Still, Beebe doesn’t believe the issues associated with OSU, football national champion Auburn, men’s basketball champion Connecticut and other prominent programs are an indication of corruption corroding college athletics.

“I think it’s a confluence of unfortunate events,” said Beebe, a former NCAA investigator. “There are some situations that are occurring that are body blows to what we’re doing ... (but) I think you have to put it in context (with) where we are now.

“Maybe I’m being Pollyanish about this, but I don’t think it’s anywhere like where we’ve been in previous eras.”

Without naming the old Southwest Conference or Southern Methodist, which Beebe probed leading up to its death penalty, he recalled a “whole area” of the country in which there was “outright buying of players” and “academic fraud.”


On that point, Beebe is likely absolutely correct; the people from that era and that area of the country are quite likely quietly scoffing at the Tressel’s and Cam Newton’s of today’s game.

The commissioner is also correct on the level of scrutiny in this day and age of the Internet and social media, which shines a brighter -- and longer and nearly instant -- spotlight on situations such as what is currently going down in Columbus.

“It used to be I’d gumshoe around for quite awhile” before the media knew about allegations of impropriety, he said. “Now the media is out there first.”

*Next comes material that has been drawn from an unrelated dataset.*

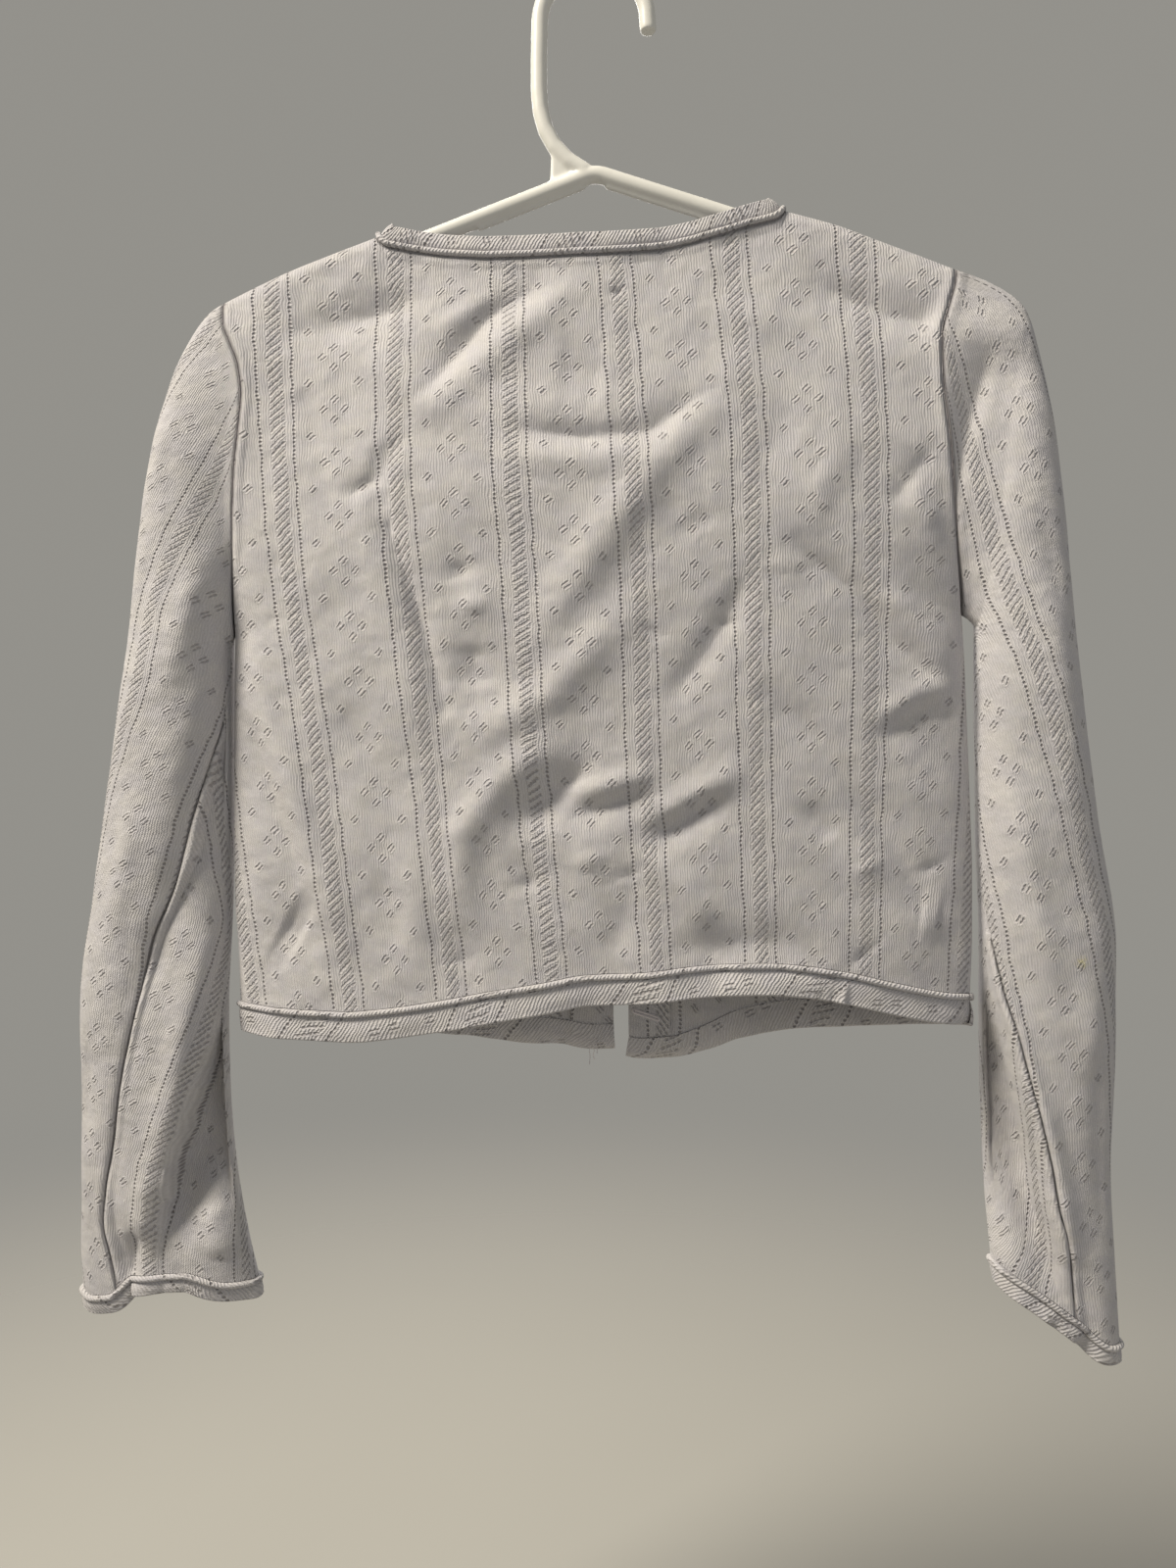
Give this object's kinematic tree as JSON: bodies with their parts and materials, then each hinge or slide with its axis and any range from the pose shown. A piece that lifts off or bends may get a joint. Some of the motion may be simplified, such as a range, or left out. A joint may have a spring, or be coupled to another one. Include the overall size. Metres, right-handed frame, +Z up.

And that’s part of the problem: the media has almost become an unpaid extension of the NCAA’s investigative arm. It’s high time that the NCAA -- and, specifically, the conferences who are pulling in unprecedented money from historic television deals -- put additional investigators on the streets and get out ahead of the issues that exist. Simply put, the 30-some individuals who make up the Association’s overwhelmed enforcement division are simply not enough given how massive, far-reaching and powerful the game has become.